• **What the task requires**: Quote every line of the material beneath this one.

##############################

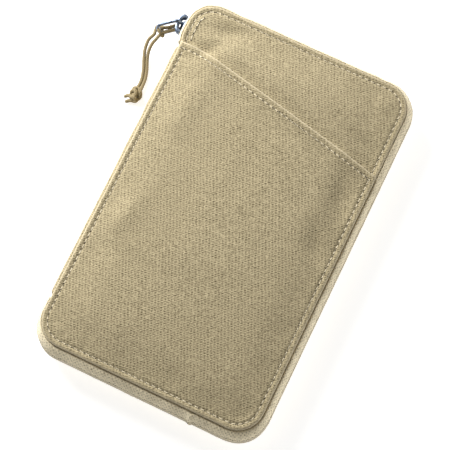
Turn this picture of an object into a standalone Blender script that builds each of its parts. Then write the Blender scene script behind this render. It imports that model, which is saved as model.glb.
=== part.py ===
"""Zip-around travel wallet that opens like a book, lying on its back panel.

Metres, +Z up. The floor is z = 0, the front panel faces +Z, the top edge is at +Y and the spine at -X.
The origin is the centre of the back panel's outer face. Each named object is one separate piece.
"""

import math

import bmesh
import bpy
import numpy as np
from mathutils import Matrix, Vector

MM = 0.001
GAP = 0.3 * MM

# Panels
HALF_WIDTH = 62 * MM
HALF_LENGTH = 100 * MM
CORNER_RADIUS = 14.5 * MM
CORNER_STEPS = 7
PANEL_THICKNESS = 1.8 * MM
PADDING_THICKNESS = 1.2 * MM
LINING_THICKNESS = 0.5 * MM
LINING_INSET = 2.5 * MM
POCKET_THICKNESS = 0.7 * MM
HEM_THICKNESS = 1.0 * MM
SLEEVE_THICKNESS = 0.4 * MM
BINDING_THICKNESS = 0.8 * MM
TOTAL_HEIGHT = 22.2 * MM
MIDDLE = TOTAL_HEIGHT / 2

# Gusset, zip tapes and zip coils. The edge stands out past the panels most at mid height, by the side it faces
LEFT_BULGE = 2.6 * MM
TOP_BULGE = 3.0 * MM
RIGHT_BULGE = 4.4 * MM
BOTTOM_BULGE = 5.4 * MM
BULGE_REACH = 9.6 * MM
GUSSET_THICKNESS = 1.0 * MM
GUSSET_ROWS = 4
TAPE_THICKNESS = 0.7 * MM
COIL_THICKNESS = 1.0 * MM
COIL_HEIGHT = 1.4 * MM
COIL_HALF_SPLIT = 0.3 * MM
TAPE_HALF_SPLIT = 0.5 * MM
TAPE_REACH = 3.6 * MM
ZIP_TOP_END = 74 * MM
ZIP_BOTTOM_END = -78.5 * MM
STOP_LENGTH = 1.6 * MM
COVER_CHAIN_START = math.radians(50)

# Spine and its two fold lines
SPINE_TOP = 71.8 * MM
SPINE_BOTTOM = -76.4 * MM
FOLD_X = -64 * MM
LOW_FOLD_Z = 1.3 * MM
HIGH_FOLD_Z = TOTAL_HEIGHT - LOW_FOLD_Z
SPINE_THICKNESS = 0.9 * MM
SPINE_LINING_THICKNESS = 0.4 * MM

# Slip pocket: its mouth runs level from the left edge, then slopes down to the right edge
MOUTH_LEVEL_Y = 74 * MM
MOUTH_BEND_X = -50 * MM
MOUTH_RIGHT_Y = 50.5 * MM
HEM_WIDTH = 4 * MM

# Inside pockets
SLEEVE_HALF_WIDTH = 52 * MM
PASSPORT_MOUTH_Y = 6 * MM
SLEEVE_BOTTOM_Y = -90 * MM
CARD_BOTTOM_Y = 14 * MM
CARD_TOP_Y = 84 * MM
CARD_STEP_Y = 11 * MM
CARD_HALF_WIDTH = 46 * MM
CARD_SLOTS = 3
DOCUMENT_MOUTH_Y = 66 * MM
BINDING_WIDTH = 6 * MM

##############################

• **Problem solution**:
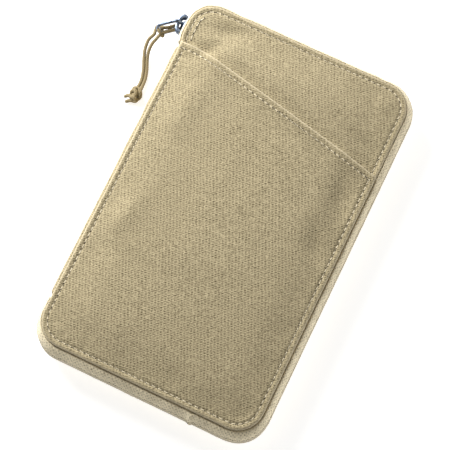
Turn this picture of an object into a standalone Blender script that builds each of its parts. Then write the Blender scene script behind this render. It imports that model, which is saved as model.glb.
=== part.py ===
"""Zip-around travel wallet that opens like a book, lying on its back panel.

Metres, +Z up. The floor is z = 0, the front panel faces +Z, the top edge is at +Y and the spine at -X.
The origin is the centre of the back panel's outer face. Each named object is one separate piece.
"""

import math

import bmesh
import bpy
import numpy as np
from mathutils import Matrix, Vector

MM = 0.001
GAP = 0.3 * MM

# Panels
HALF_WIDTH = 62 * MM
HALF_LENGTH = 100 * MM
CORNER_RADIUS = 14.5 * MM
CORNER_STEPS = 7
PANEL_THICKNESS = 1.8 * MM
PADDING_THICKNESS = 1.2 * MM
LINING_THICKNESS = 0.5 * MM
LINING_INSET = 2.5 * MM
POCKET_THICKNESS = 0.7 * MM
HEM_THICKNESS = 1.0 * MM
SLEEVE_THICKNESS = 0.4 * MM
BINDING_THICKNESS = 0.8 * MM
TOTAL_HEIGHT = 22.2 * MM
MIDDLE = TOTAL_HEIGHT / 2

# Gusset, zip tapes and zip coils. The edge stands out past the panels most at mid height, by the side it faces
LEFT_BULGE = 2.6 * MM
TOP_BULGE = 3.0 * MM
RIGHT_BULGE = 4.4 * MM
BOTTOM_BULGE = 5.4 * MM
BULGE_REACH = 9.6 * MM
GUSSET_THICKNESS = 1.0 * MM
GUSSET_ROWS = 4
TAPE_THICKNESS = 0.7 * MM
COIL_THICKNESS = 1.0 * MM
COIL_HEIGHT = 1.4 * MM
COIL_HALF_SPLIT = 0.3 * MM
TAPE_HALF_SPLIT = 0.5 * MM
TAPE_REACH = 3.6 * MM
ZIP_TOP_END = 74 * MM
ZIP_BOTTOM_END = -78.5 * MM
STOP_LENGTH = 1.6 * MM
COVER_CHAIN_START = math.radians(50)

# Spine and its two fold lines
SPINE_TOP = 71.8 * MM
SPINE_BOTTOM = -76.4 * MM
FOLD_X = -64 * MM
LOW_FOLD_Z = 1.3 * MM
HIGH_FOLD_Z = TOTAL_HEIGHT - LOW_FOLD_Z
SPINE_THICKNESS = 0.9 * MM
SPINE_LINING_THICKNESS = 0.4 * MM

# Slip pocket: its mouth runs level from the left edge, then slopes down to the right edge
MOUTH_LEVEL_Y = 74 * MM
MOUTH_BEND_X = -50 * MM
MOUTH_RIGHT_Y = 50.5 * MM
HEM_WIDTH = 4 * MM

# Inside pockets
SLEEVE_HALF_WIDTH = 52 * MM
PASSPORT_MOUTH_Y = 6 * MM
SLEEVE_BOTTOM_Y = -90 * MM
CARD_BOTTOM_Y = 14 * MM
CARD_TOP_Y = 84 * MM
CARD_STEP_Y = 11 * MM
CARD_HALF_WIDTH = 46 * MM
CARD_SLOTS = 3
DOCUMENT_MOUTH_Y = 66 * MM
BINDING_WIDTH = 6 * MM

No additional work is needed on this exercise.